Densities of the minerals present in bulk in Mumbwa Phosphate Ore

Mineral	Density / (g/mL)	Float (F) or Sink (S)?
Feldspar	2.56-2.76	_____
Quartz	2.6	_____
Calcite	2.7	_____
Apatite	3.2	_____
Magnetite	5.17	_____

 
 
 
 
 

1. (3 pts) Plastic recycling plants get many kinds of plastic.  Some common plastics are shown in the table.  (The number by the plastics is the number placed on the bottom of many plastic containers to identify the type of plastic.)  One simple method of separating plastics involves “gravity floation”.  In the table, indicate whether each type of plastic would sink or float in water.

Densities of plastics

Plastic	Name	Density (g/mL)	Float (F) or Sink (S)?
PETE (1)	Polyethylene terephthalate	1.39	_____
HDPE (2)	High density polyethylene	0.95-0.97	_____
V or PVC (3)	Polyvinyl chloride	1.18-1.65	_____
LDPE (4)	Low density polyethylene	0.92-0.94	_____
PP (5)	Polypropylene	0.90-0.91	_____
PS (6)	Polystyrene	1.05-1.07	_____
PMA	Polymethylmethacrylate (Plexiglas)	1.24	_____
Teflon	polytetrafluoroethylene	2.2	_____

2.  (3 pts)  A 250 mL beaker is completely filled with water.  Is the volume of liquid it contains apt to be 250.0 mL?  Give a reason.

[Instructor:  Use just one version of the following two questions.]

3.  (3 pts)  A procedure says to "Add about 50 mL of an iron solution to a beaker."  A 100 mL beaker with graduations is on the bench top, while a 100 mL graduated cylinder is in another room.  Would it be OK to use the beaker to measure the 50 mL of iron solution?  Give a reason.

3.  (3 pts)  Because a procedure said to "Add about 10 mL of water to a test tube," a student carefully measured 10.0 mL of water with a 10 mL graduated cylinder and transferred the water to a test tube.  What did the student not understand about the directions?

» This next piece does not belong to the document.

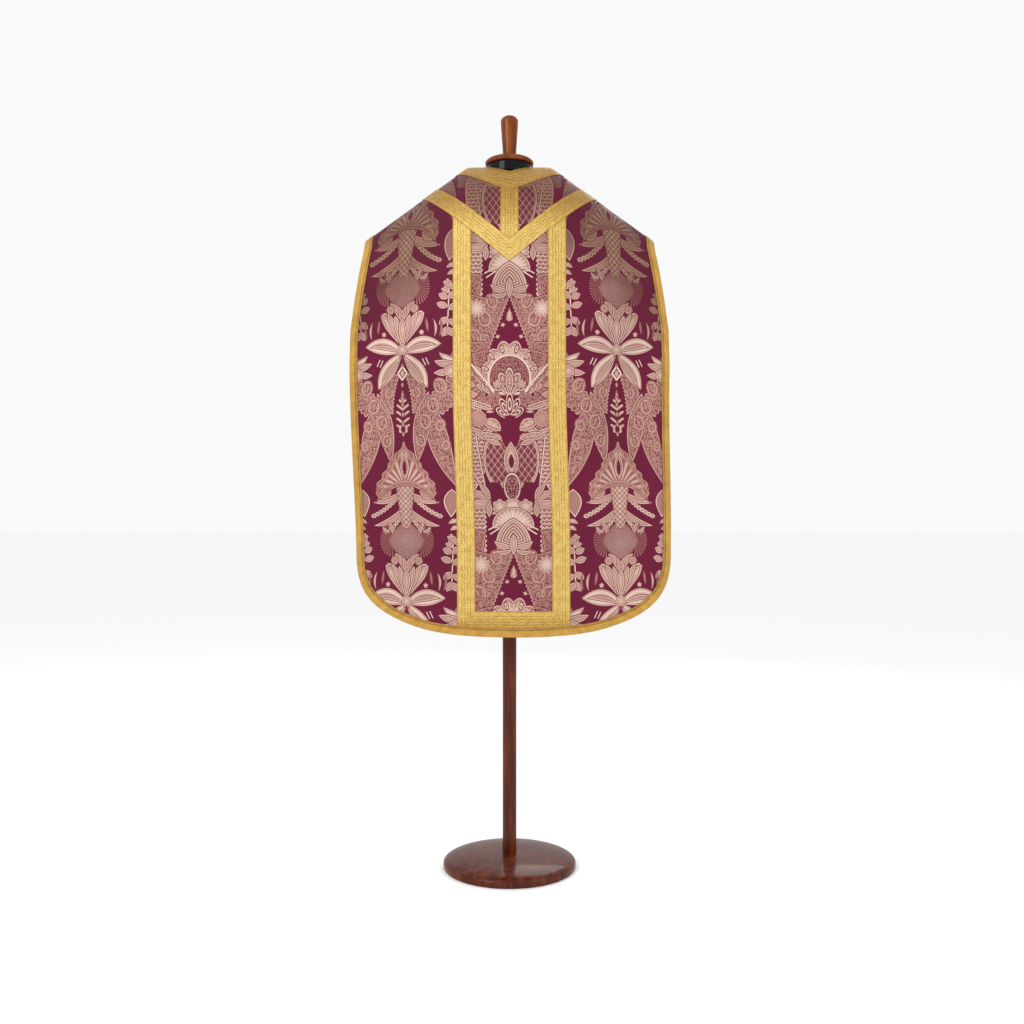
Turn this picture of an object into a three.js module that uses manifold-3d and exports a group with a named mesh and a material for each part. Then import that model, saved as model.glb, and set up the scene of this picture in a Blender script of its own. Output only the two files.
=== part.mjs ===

4.  (3 pts)  A technician needs to determine the density of a liquid, so she puts about 8 mL of the liquid into a weighed 100 mL graduated cylinder, reads the volume from the cylinder, weighs the cylinder plus liquid to obtain the mass of the liquid, and calculates the density.  How could she have improved the precision of the value of the density that was determined?